In the terms of software tools, this is the province of a strong, open Application Programming Interface (API) which allows disciplinary tools to connect and share critical design information. But this connection requires not only the transmission of data, it also requires that the systems engineers responsible for integrating the inputs and outputs flowing across the interfaces develop an understanding of the significance and meaning of what is communicated. The API and the attendant ability to understand what is communicated is the third avenue of connection.

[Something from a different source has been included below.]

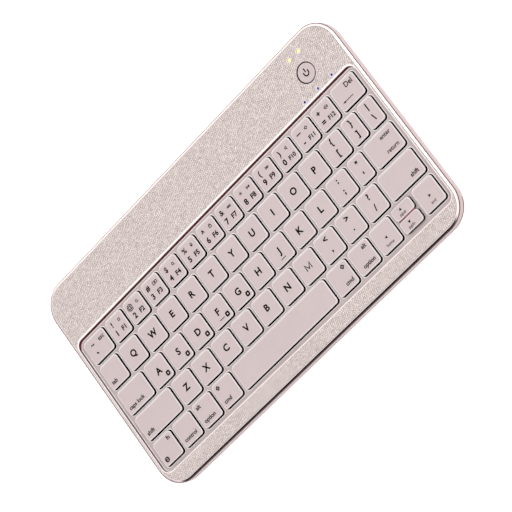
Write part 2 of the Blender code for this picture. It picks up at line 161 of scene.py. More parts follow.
def new_material(name, colour, roughness, metallic=0.0, specular=0.5, coat=0.0):
    """A Principled material. Returns the material, its node tree and its shader."""
    made = bpy.data.materials.new(name)
    made.use_nodes = True
    shader = made.node_tree.nodes["Principled BSDF"]
    shader.inputs["Base Color"].default_value = (*colour, 1.0)
    shader.inputs["Roughness"].default_value = roughness
    shader.inputs["Metallic"].default_value = metallic
    shader.inputs["Specular IOR Level"].default_value = specular
    shader.inputs["Coat Weight"].default_value = coat
    return made, made.node_tree, shader


def add(tree, kind, **settings):
    """A node with its properties and its unlinked inputs set."""
    node = tree.nodes.new(kind)
    for name, value in settings.items():
        if name in node.inputs:
            node.inputs[name].default_value = value
        else:
            setattr(node, name.lower(), value)
    return node


def noise(tree, scale, detail=3.0, stretch=None):
    """Noise over the object's own coordinates. scale is in cycles per metre."""
    coords = add(tree, "ShaderNodeTexCoord")
    vector = coords.outputs["Object"]
    if stretch:
        mapping = add(tree, "ShaderNodeMapping", Scale=stretch)
        tree.links.new(vector, mapping.inputs["Vector"])
        vector = mapping.outputs["Vector"]
    texture = add(tree, "ShaderNodeTexNoise", Scale=scale, Detail=detail, Roughness=0.6)
    tree.links.new(vector, texture.inputs["Vector"])
    return texture.outputs["Fac"]


def pebble_texture(tree, scale):
    """Distance to the creases of a cell pattern, over the object's own coordinates."""
    coords = add(tree, "ShaderNodeTexCoord")
    texture = add(tree, "ShaderNodeTexVoronoi", Scale=scale)
    texture.feature = "DISTANCE_TO_EDGE"
    tree.links.new(coords.outputs["Object"], texture.inputs["Vector"])
    return texture.outputs["Distance"]


def ramp(tree, source, stops):
    """A colour ramp of (place, linear colour) stops."""
    node = add(tree, "ShaderNodeValToRGB")
    elements = node.color_ramp.elements
    while len(elements) < len(stops):
        elements.new(0.5)
    for element, (place, colour) in zip(elements, stops):
        element.position = place
        element.color = (*colour, 1.0)
    tree.links.new(source, node.inputs["Fac"])
    return node.outputs["Color"]


def vary_colour(tree, shader, source, stops):
    tree.links.new(ramp(tree, source, stops), shader.inputs["Base Color"])


def mapped(tree, source, taken, given, easing="LINEAR"):
    """The source's values mapped from the taken range to the given one, held at its ends."""
    node = add(tree, "ShaderNodeMapRange")
    node.interpolation_type = easing
    for name, value in zip(("From Min", "From Max", "To Min", "To Max"), (*taken, *given)):
        node.inputs[name].default_value = value
    tree.links.new(source, node.inputs["Value"])
    return node.outputs["Result"]


def vary_roughness(tree, shader, source, low, high):
    tree.links.new(mapped(tree, source, NOISE_RANGE, (low, high)), shader.inputs["Roughness"])


def bump(tree, shader, sources, distance):
    """Bump from one or more heights, each (output, strength)."""
    normal = None
    for source, strength in sources:
        node = add(tree, "ShaderNodeBump", Strength=strength, Distance=distance)
        tree.links.new(source, node.inputs["Height"])
        if normal:
            tree.links.new(normal, node.inputs["Normal"])
        normal = node.outputs["Normal"]
    tree.links.new(normal, shader.inputs["Normal"])


def grained_skin():
    """Leather-like moulded grain, coloured from a per-point attribute: each pebble's own random tone, the
    pebbles painted lighter as highlight and the creases between them painted darker as shade.
    """
    made, tree, shader = new_material("grained_skin", (0.60, 0.51, 0.49), 0.5)
    tone = add(tree, "ShaderNodeAttribute")
    tone.attribute_name = GRAIN_TONE_AND_LIGHT
    # The ramp's dark end is painted shade in the creases, its light end painted highlight on the pebbles.
    vary_colour(tree, shader, tone.outputs["Fac"], [
        (0.0, (0.20, 0.145, 0.135)), (0.5, (0.60, 0.512, 0.493)), (1.0, (0.86, 0.78, 0.75)),
    ])
    vary_roughness(tree, shader, noise(tree, 900.0), 0.42, 0.58)
    bump(tree, shader, [(pebble_texture(tree, 1500.0), 0.4), (noise(tree, 3200.0), 0.35)], 0.03 * MM)
    return made


def polished_metal():
    """Cut and polished rose-gold edge, with very faint cutter marks."""
    made, tree, shader = new_material("polished_edge", (0.92, 0.76, 0.73), 0.14, metallic=1.0)
    vary_roughness(tree, shader, noise(tree, 1200.0), 0.11, 0.19)
    bump(tree, shader, [(noise(tree, 2500.0), 0.08)], 0.01 * MM)
    return made


def satin(name, dark, light, low, high, scale, metallic=0.0, bump_strength=0.2, specular=0.5):
    """Fine satin finish: soft colour drift, a fine speckled surface."""
    made, tree, shader = new_material(name, light, (low + high) / 2, metallic, specular)
    vary_colour(tree, shader, noise(tree, 90.0, 2.0), [(0.3, dark), (0.7, light)])
    vary_roughness(tree, shader, noise(tree, scale), low, high)
    bump(tree, shader, [(noise(tree, scale * 4), bump_strength)], 0.012 * MM)
    return made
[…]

It becomes apparent when we look at these three avenues of interaction that the concept of connection is an important theme of systems engineering in the 21st century. While this has always been the case, its importance is amplified by the increasing complexity and disciplinary expansion of the systems engineering world. Intra-model, inter-model and extra-model connections all feed the effort to be responsive in a complex, transdisciplinary world. The need for fully integrated models grounded in a robust, proven system metamodel and embodied in a tool capable of multi-disciplinary interaction and information sharing is apparent. The fully-featured robust API provides the means of connecting those models across disciplinary boundaries to communicate with a variety of colleagues, experts and stakeholders. Taken together, these avenues of connection realize the vision of systems engineering in the 21st century as “a transdisciplinary and integrative approach to enable the successful realization, use, and retirement of engineered systems, using systems principles and concepts, and scientific, technological, and management methods.”